I am also pretty sure its not related with Prom
f
idk, I have no idea how Tempo is generating it's span metrics
I would go to the Grafana Slack and see if you can find some help there
b
I asked already
f
Or at least an explanation on how the metrics are generated
b
They told that it might be probably clock skew issue
I might maybe test this without RD to see how it goes
f
Yeah, but I've shown you that the clocks are pretty much in sync
It may very well be something about the VM, but without knowing what Tempo does, it is hard to figure out
I have never used Tempo, so I don't know how it works. It looks like it ingests traces, so the first step is to understand how these traces are generated, and if they have the correct timing information.
b
let me ask
Tempo uses the timestamps provided in the spans it ingests. For example, these are the fields when using OTel proto
f
Yeah, but what/where is the call that collects the timestamps? If you can show a Linux command or small C/Go program that demonstrates that the VM or container clocks are significantly out of sync with the host clock, then please file a bug. But we won't have time to debug the tempo app or trace collector ourselves; we need a small repro case that demonstrates the issue directly.

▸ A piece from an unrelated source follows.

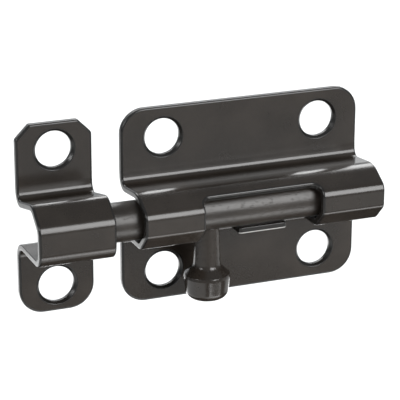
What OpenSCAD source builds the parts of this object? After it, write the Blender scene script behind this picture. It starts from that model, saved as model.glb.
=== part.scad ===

Lima has Add hwclock sync loop to the guestagent by mikluko · Pull Request #490 · lima-vm/lima to keep the clocks in sync, but maybe it doesn't always work.
This is how I checked if the RTC and regular clock are in sync:
Copy code
$ rdctl shell sudo -i sh -c 'date;hwclock'
Thu Sep 22 16:13:22 UTC 2022
Thu Sep 22 16:13:23 2022  0.000000 seconds
b
Copy code
rdctl shell sudo -i sh -c 'date;hwclock'                                                                                                                                                                                                                                                                                                                                       
Thu Sep 22 16:23:38 UTC 2022
Thu Sep 22 16:23:39 2022  0.000000 seconds
f
Yeah, they seem to match pretty closely
b
seems so 😕
f
I've been trying to run
hwclock
inside a container, but neither alpine nor ubuntu seems to have an RTC device configured
Anyways, this is just poking at things in the dark; we need to know how the timestamps in the traces are retrieved to look into this further
b
Dont know what should I do to be honest
f
You will have to go back to the team that produces the traces, and find out how they capture the timestamps. Since they use nano-second resolution, they aren't using the regular
time
, which have only full second granularity.
b
I am the one that 🙂 but in the instrumentation there is nothin related with timestams
f
Once you know which API they use, you can create a small test program to query the time yourself, to see if you see any clock drift to the system or hardware clocks. If you do, then we can take a look. But if you can't, then I would claim it is a bug in Tempo...
There must be some code that fills in the start and end times in the trace packets; you need to find the place it is done, and how it is done.
Or you could start writing sample programs that use 64bit time interfaces and call them, to see if you see any problems there.